Implementation Failure Modes
The most common reason CRM implementations fail is not the software, but the team. Overwhelming the team with too many bells and whistles during the first month leads to “shadow CRM” usage, where employees go back to using Excel spreadsheets because the new system is too difficult. To prevent this, keep your initial setup as lean as possible. As Meier noted, “For growing smaller businesses like ours, I would recommend starting simple with something like HubSpot’s free tier offer, which has all your core functionality without overwhelming your teams with too many bells and whistles.”
FAQ
Which CRM is best for a brand new startup with zero budget?

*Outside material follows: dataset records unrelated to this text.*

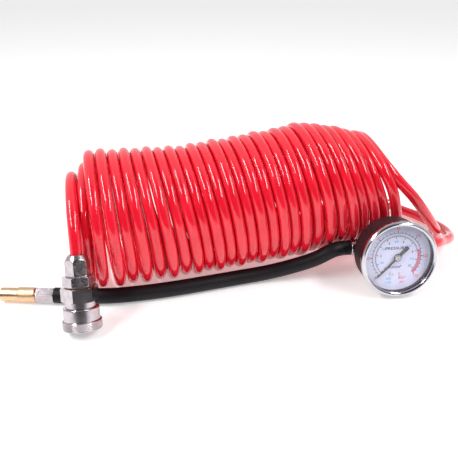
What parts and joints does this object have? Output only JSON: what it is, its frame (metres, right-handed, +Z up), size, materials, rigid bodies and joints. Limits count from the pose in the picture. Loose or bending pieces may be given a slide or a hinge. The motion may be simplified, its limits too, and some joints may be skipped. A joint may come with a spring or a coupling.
{
  "type": "recoil air hose line",
  "caption": "Coiled air line lying on its side with a quick coupler at one end and, at the other, a tee with a dial gauge and a short rubber hose with a screw-on tyre chuck.",
  "frame": {"origin": "on the surface that the line lies on, at the middle of the box around the fittings: the coupler, the gauge with its tee, and the chuck", "axes": "+X along the coil from the coupler's end to the gauge's end, +Y from the gauge's face towards the back, +Z up"},
  "size_m": [0.3618, 0.1456, 0.1037],
  "materials": {
    "red_hose": "glossy translucent polyurethane",
    "black_rubber": "satin",
    "seal_rubber": "matte",
    "chrome": "polished nickel plate",
    "bezel_chrome": "polished",
    "steel": "bright steel",
    "fibre": "fibre washer",
    "brass": "satin",
    "case_black": "satin black paint",
    "lens": "clear",
    "dial_print": "white with printed scales",
    "needle_black": "matte black"
  },
  "bodies": {
    "line": {"recoil_coil": "red_hose", "hose_tail_left": "red_hose", "hose_tail_right": "red_hose", "black_hose": "black_rubber", "compression_nut": "chrome", "hose_adapter": "chrome", "adapter_washer": "fibre", "coupler_body": "chrome", "sleeve_spring": "steel", "retaining_ring": "steel", "plug_seal": "seal_rubber", "valve_spring": "steel", "gauge_case": "case_black", "gauge_bezel": "bezel_chrome", "lens_gasket": "seal_rubber", "gauge_lens": "lens", "gauge_dial": "dial_print", "dial_screw_1": "steel", "dial_screw_2": "steel", "needle_stop": "steel", "movement_plate_front": "brass", "movement_plate_back": "brass", "movement_pillars": "brass", "bourdon_tube": "brass", "gauge_socket": "brass", "tee_body": "chrome", "tee_hose_nut": "chrome", "tee_ferrule": "chrome", "chuck_ferrule": "chrome", "chuck_stem": "brass", "chuck_washer": "seal_rubber", "valve_depressor": "brass"},
    "sleeve": {"coupler_sleeve": "chrome"},
    "lock_ball_1": {"lock_ball_1": "steel"},
    "lock_ball_2": {"lock_ball_2": "steel"},
    "lock_ball_3": {"lock_ball_3": "steel"},
    "lock_ball_4": {"lock_ball_4": "steel"},
    "valve": {"valve_poppet": "brass", "valve_seal": "seal_rubber"},
    "needle": {"gauge_needle": "needle_black", "needle_hub": "brass", "pinion_arbor": "brass", "hairspring": "brass"},
    "sector": {"sector_gear": "brass"},
    "link": {"tip_link": "brass"},
    "chuck": {"chuck_body": "brass"}
  },
  "joints": [
    {"name": "sleeve_slide", "type": "slide", "parent": "line", "child": "sleeve", "axis": [0.0297, 0.3256, 0.9451], "range_m": [0, 0.0035], "stiffness_N_per_m": 1500, "springref_m": -0.003, "deforming": ["sleeve_spring"]},
    {"name": "lock_ball_1_slide", "type": "slide", "parent": "line", "child": "lock_ball_1", "axis": [0.6995, 0.6686, -0.2523], "range_m": [0, 0.0007]},
    {"name": "lock_ball_2_slide", "type": "slide", "parent": "line", "child": "lock_ball_2", "axis": [-0.714, 0.6686, -0.2079], "range_m": [0, 0.0007]},
    {"name": "lock_ball_3_slide", "type": "slide", "parent": "line", "child": "lock_ball_3", "axis": [-0.6995, -0.6686, 0.2523], "range_m": [0, 0.0007]},
    {"name": "lock_ball_4_slide", "type": "slide", "parent": "line", "child": "lock_ball_4", "axis": [0.714, -0.6686, 0.2079], "range_m": [0, 0.0007]},
    {"name": "valve_slide", "type": "slide", "parent": "line", "child": "valve", "axis": [0.0297, 0.3256, 0.9451], "range_m": [0, 0.002], "stiffness_N_per_m": 300, "springref_m": -0.003, "deforming": ["valve_spring"]},
    {"name": "sector_turn", "type": "hinge", "parent": "line", "child": "sector", "pos_m": [0.12421, -0.01029, 0.01088], "axis": [-0.1418, -0.9717, 0.1891], "range_deg": [0, 38.57], "stiffness_Nm_per_rad": 0.01, "springref_deg": -5.73},
    {"name": "needle_turn", "type": "hinge", "parent": "line", "child": "needle", "pos_m": [0.1246, -0.0076, 0.02502], "axis": [-0.1418, -0.9717, 0.1891], "range_deg": [-270, 0]},
    {"name": "tip_link_turn", "type": "hinge", "parent": "sector", "child": "link", "pos_m": [0.12004, -0.0094, 0.01234], "axis": [-0.1418, -0.9717, 0.1891], "range_deg": [-38.57, 0]},
    {"name": "chuck_swivel", "type": "hinge", "parent": "line", "child": "chuck", "pos_m": [-0.14064, 0.03064, 0.0057], "axis": [0.9583, -0.2857, 0], "continuous": true}
  ],
  "couplings": [
    {"joint": "lock_ball_1_slide", "follows": "sleeve_slide", "ratio": 0.2},
    {"joint": "lock_ball_2_slide", "follows": "sleeve_slide", "ratio": 0.2},
    {"joint": "lock_ball_3_slide", "follows": "sleeve_slide", "ratio": 0.2},
    {"joint": "lock_ball_4_slide", "follows": "sleeve_slide", "ratio": 0.2},
    {"joint": "needle_turn", "follows": "sector_turn", "ratio": -7},
    {"joint": "tip_link_turn", "follows": "sector_turn", "ratio": -1}
  ]
}
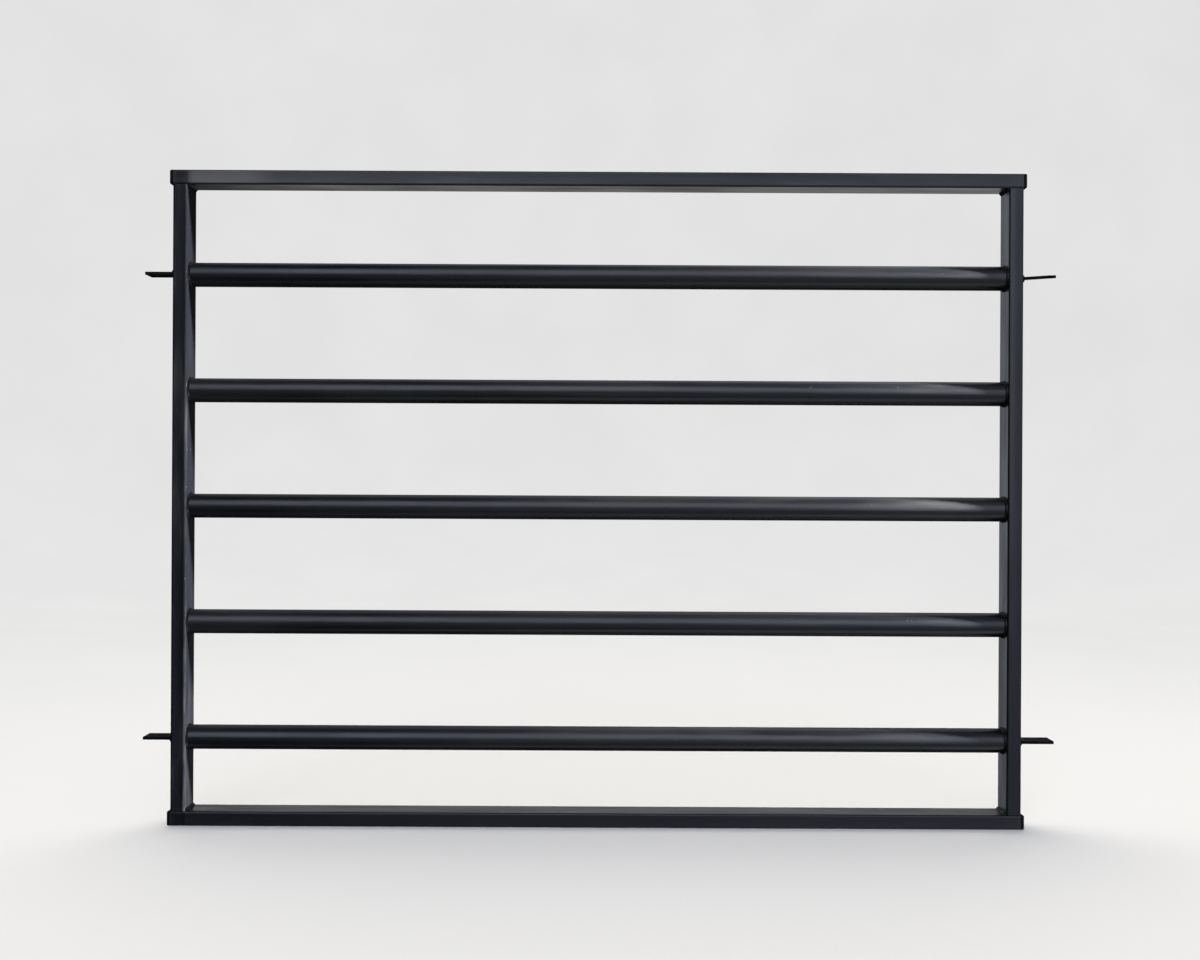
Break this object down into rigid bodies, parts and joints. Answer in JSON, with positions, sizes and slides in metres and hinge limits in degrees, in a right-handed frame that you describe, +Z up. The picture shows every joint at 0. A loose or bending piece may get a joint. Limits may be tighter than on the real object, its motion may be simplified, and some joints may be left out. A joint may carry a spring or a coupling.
{
  "type": "window security bar",
  "caption": "Welded steel window grille: a tubular frame crossed by round horizontal bars, with end caps on its rails and flat wall lugs outside its stiles.",
  "frame": {"origin": "centre of the welded frame: half-way between the stiles' outer faces, between the rails' outer faces and between the front and back faces", "axes": "+X along the rails to the right as seen from the street, +Y from the street side towards the window, +Z up"},
  "size_m": [0.94, 0.03, 0.675],
  "materials": {
    "frame_steel": "satin black powder coat on rectangular steel tube",
    "bar_steel": "satin black powder coat on round steel tube",
    "lug_steel": "satin black powder coat on sheared flat bar",
    "weld_steel": "powder coat over rippled weld beads",
    "cap_plastic": "moulded black polyethylene with a fine grain"
  },
  "bodies": {
    "root": {"top_rail": "frame_steel", "bottom_rail": "frame_steel", "left_stile": "frame_steel", "right_stile": "frame_steel", "bar_1": "bar_steel", "bar_2": "bar_steel", "bar_3": "bar_steel", "bar_4": "bar_steel", "bar_5": "bar_steel", "cap_top_left": "cap_plastic", "cap_top_right": "cap_plastic", "cap_bottom_left": "cap_plastic", "cap_bottom_right": "cap_plastic", "lug_top_left": "lug_steel", "lug_top_right": "lug_steel", "lug_bottom_left": "lug_steel", "lug_bottom_right": "lug_steel", "weld_bar_1_left": "weld_steel", "weld_bar_1_right": "weld_steel", "weld_bar_2_left": "weld_steel", "weld_bar_2_right": "weld_steel", "weld_bar_3_left": "weld_steel", "weld_bar_3_right": "weld_steel", "weld_bar_4_left": "weld_steel", "weld_bar_4_right": "weld_steel", "weld_bar_5_left": "weld_steel", "weld_bar_5_right": "weld_steel", "weld_corner_top_left": "weld_steel", "weld_corner_top_right": "weld_steel", "weld_corner_bottom_left": "weld_steel", "weld_corner_bottom_right": "weld_steel", "weld_lug_top_left": "weld_steel", "weld_lug_top_right": "weld_steel", "weld_lug_bottom_left": "weld_steel", "weld_lug_bottom_right": "weld_steel"}
  },
  "joints": []
}
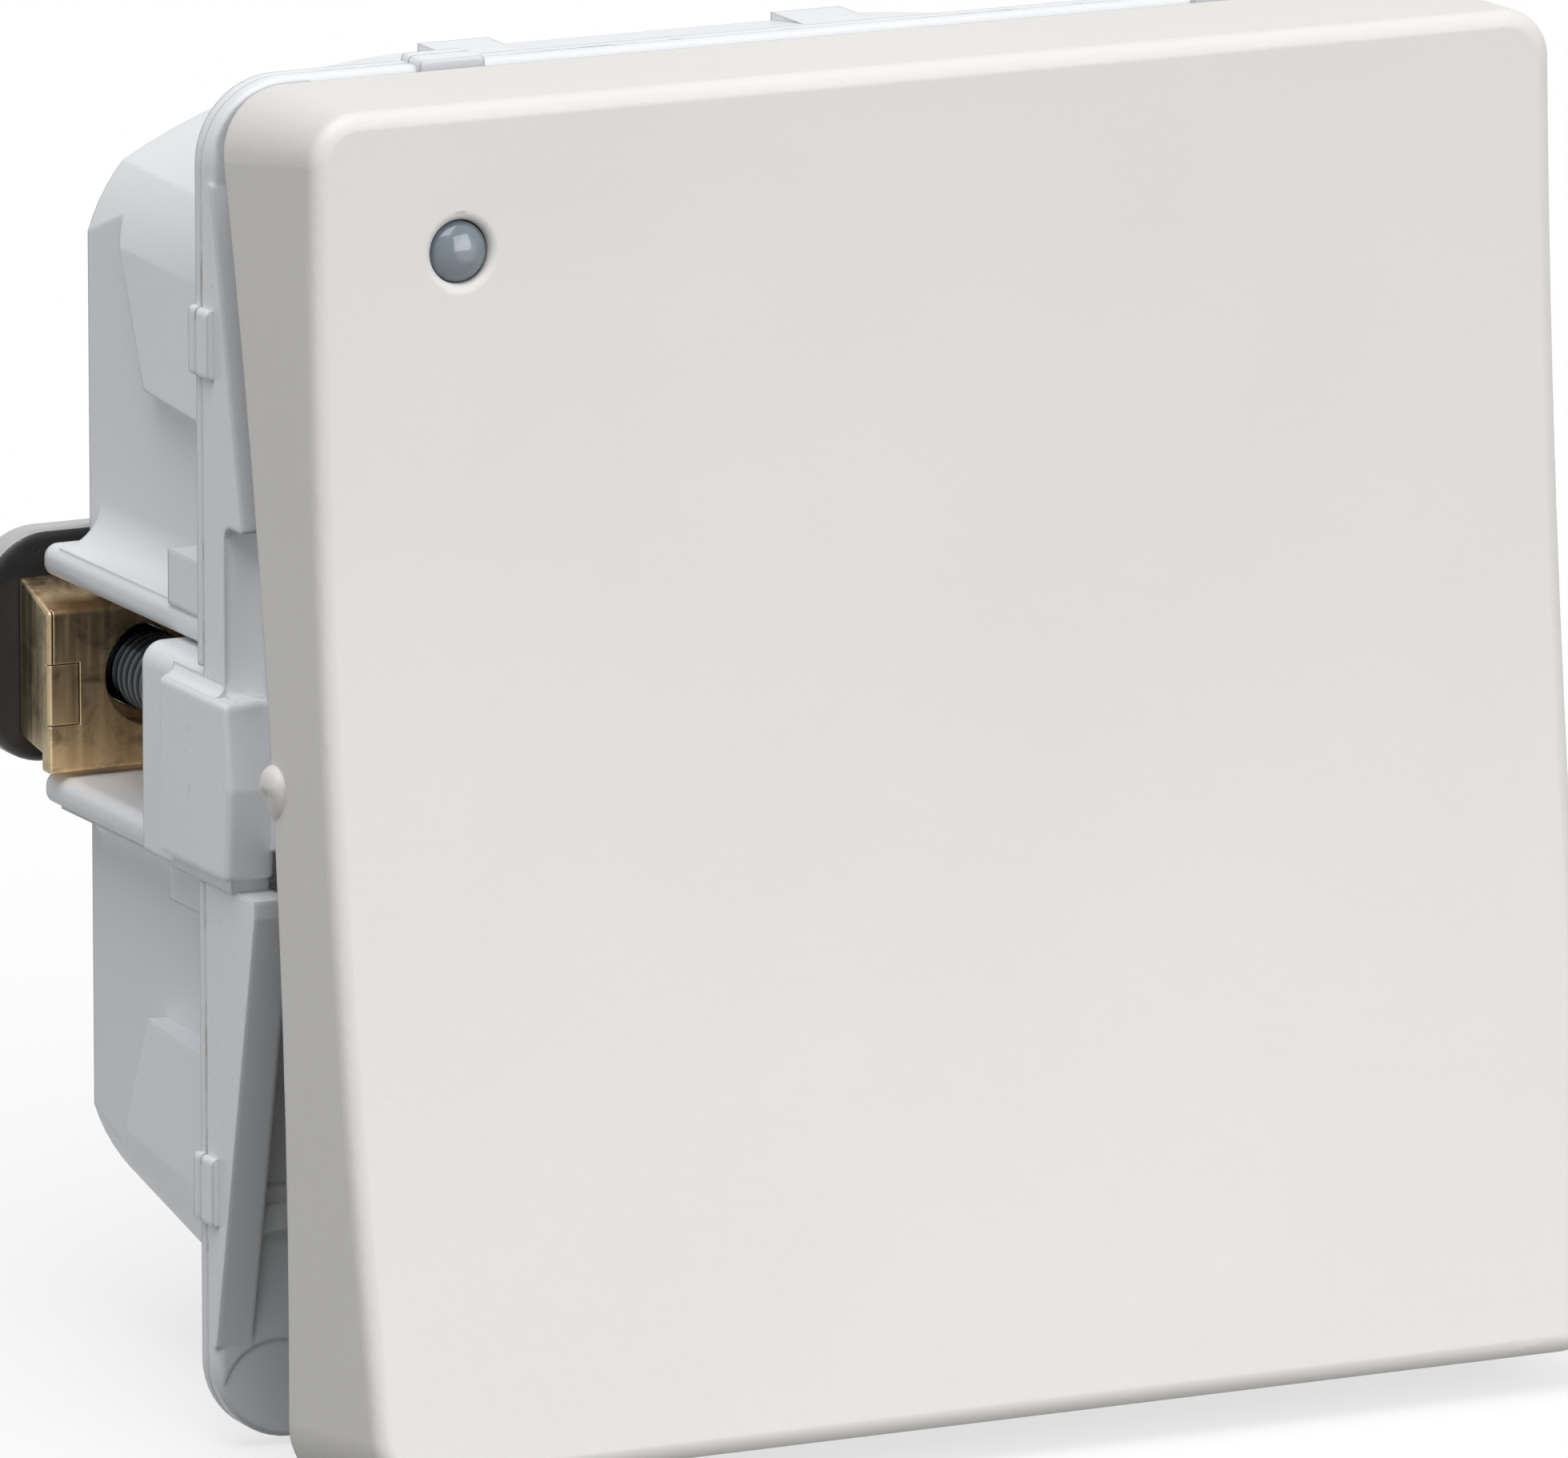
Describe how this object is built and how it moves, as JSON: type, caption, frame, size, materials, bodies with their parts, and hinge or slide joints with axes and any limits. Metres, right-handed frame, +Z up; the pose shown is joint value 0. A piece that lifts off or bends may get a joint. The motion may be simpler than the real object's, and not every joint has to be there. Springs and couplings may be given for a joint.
{
  "type": "two-way light switch",
  "caption": "Square one-module wall switch insert with a hollow-faced rocker, indicator lens, side claws and push-in terminals",
  "frame": {"origin": "middle of the flange's rear face, which lies against the wall frame", "axes": "+X to the right seen from the front, +Y into the wall, +Z up"},
  "size_m": [0.0506, 0.0352, 0.0496],
  "materials": {
    "rocker_white": "fine satin moulded white, slightly warm",
    "frame_white": "smooth moulded cool white",
    "housing_white": "smooth moulded cool white",
    "lens": "pale blue-grey translucent",
    "led_clear": "clear cast resin",
    "inner_plastic": "natural moulded plastic",
    "lever_grey": "mid grey moulded plastic",
    "board_green": "glass-fibre board",
    "resistor_body": "lacquered body",
    "claw_brass": "raw folded sheet, slightly tarnished",
    "contact_copper": "rolled copper alloy",
    "silver": "silver contact alloy",
    "screw_steel": "zinc-plated steel",
    "spring_steel": "stainless strip and wire",
    "claw_black": "black passivated steel, bright cut edge"
  },
  "bodies": {
    "base": {"base_frame": "frame_white", "rear_housing": "housing_white", "common_strip": "contact_copper", "traveller_strip_upper": "contact_copper", "traveller_strip_lower": "contact_copper", "neutral_strip": "contact_copper", "fixed_contact_tips": "silver", "indicator_led": "led_clear", "indicator_board": "board_green", "indicator_resistor": "resistor_body", "indicator_link": "contact_copper", "clamp_spring_common": "spring_steel", "clamp_spring_neutral": "spring_steel", "clamp_spring_traveller_upper": "spring_steel", "clamp_spring_traveller_lower": "spring_steel"},
    "rocker": {"rocker": "rocker_white", "indicator_lens": "lens"},
    "toggle": {"toggle": "inner_plastic", "snap_spring": "spring_steel"},
    "contact_lever": {"contact_lever": "contact_copper", "moving_contact_tips": "silver"},
    "claw_screw_left": {"claw_screw_left": "screw_steel"},
    "claw_left": {"claw_nut_left": "claw_brass", "claw_plate_left": "claw_black"},
    "claw_screw_right": {"claw_screw_right": "screw_steel"},
    "claw_right": {"claw_nut_right": "claw_brass", "claw_plate_right": "claw_black"},
    "release_lever_common": {"release_lever_common": "lever_grey"},
    "release_lever_neutral": {"release_lever_neutral": "lever_grey"},
    "release_lever_traveller_upper": {"release_lever_traveller_upper": "lever_grey"},
    "release_lever_traveller_lower": {"release_lever_traveller_lower": "lever_grey"}
  },
  "joints": [
    {"name": "rocker_hinge", "type": "hinge", "parent": "base", "child": "rocker", "pos_m": [0, -0.0073, 0.0002], "axis": [1, 0, 0], "range_deg": [0, 12.6], "deforming": ["snap_spring"]},
    {"name": "toggle_hinge", "type": "hinge", "parent": "base", "child": "toggle", "pos_m": [0, 0.0036, 0.0002], "axis": [1, 0, 0], "range_deg": [-25.2, 0]},
    {"name": "contact_hinge", "type": "hinge", "parent": "base", "child": "contact_lever", "pos_m": [0, 0.01122, 0.0002], "axis": [1, 0, 0], "range_deg": [-18, 0]},
    {"name": "claw_slide_left", "type": "slide", "parent": "base", "child": "claw_left", "axis": [0, -1, 0], "range_m": [-0.0011, 0.0011]},
    {"name": "claw_screw_left", "type": "hinge", "parent": "base", "child": "claw_screw_left", "pos_m": [-0.0197, 0.002, 0], "axis": [0, 1, 0], "range_deg": [-793, 793]},
    {"name": "claw_slide_right", "type": "slide", "parent": "base", "child": "claw_right", "axis": [0, -1, 0], "range_m": [-0.0011, 0.0011]},
    {"name": "claw_screw_right", "type": "hinge", "parent": "base", "child": "claw_screw_right", "pos_m": [0.0197, 0.002, 0], "axis": [0, 1, 0], "range_deg": [-793, 793]},
    {"name": "release_common", "type": "slide", "parent": "base", "child": "release_lever_common", "axis": [0, -1, 0], "range_m": [0, 0.0012], "stiffness_N_per_m": 400, "deforming": ["clamp_spring_common"]},
    {"name": "release_neutral", "type": "slide", "parent": "base", "child": "release_lever_neutral", "axis": [0, -1, 0], "range_m": [0, 0.0012], "stiffness_N_per_m": 400, "deforming": ["clamp_spring_neutral"]},
    {"name": "release_traveller_upper", "type": "slide", "parent": "base", "child": "release_lever_traveller_upper", "axis": [0, -1, 0], "range_m": [0, 0.0012], "stiffness_N_per_m": 400, "deforming": ["clamp_spring_traveller_upper"]},
    {"name": "release_traveller_lower", "type": "slide", "parent": "base", "child": "release_lever_traveller_lower", "axis": [0, -1, 0], "range_m": [0, 0.0012], "stiffness_N_per_m": 400, "deforming": ["clamp_spring_traveller_lower"]}
  ],
  "couplings": [
    {"joint": "toggle_hinge", "follows": "rocker_hinge", "ratio": -2},
    {"joint": "contact_hinge", "follows": "rocker_hinge", "ratio": -1.4286},
    {"joint": "claw_screw_left", "follows": "claw_slide_left", "rad_per_m": 12566},
    {"joint": "claw_screw_right", "follows": "claw_slide_right", "rad_per_m": 12566}
  ]
}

For a brand new startup with no budget, HubSpot’s free tier is the strongest option due to its unlimited users and built-in meeting scheduler. If your team is larger (up to 15 users) but you have very few contacts, EngageBay is a viable alternative.
What should I do if Zendesk Sell is being sunset?
If your business currently uses Zendesk Sell, the most logical transition is to Pipedrive. Pipedrive offers feature parity with Zendesk Sell, meaning your sales team will find the visual pipeline management and core functionalities very familiar during the migration.
How much time does it take to scale from small to mid-market?
Many small businesses reach mid-market status within approximately 18 months. Because of this relatively short window, choosing a scalable platform like Salesforce Essentials is often worth the higher initial complexity to avoid a painful migration later.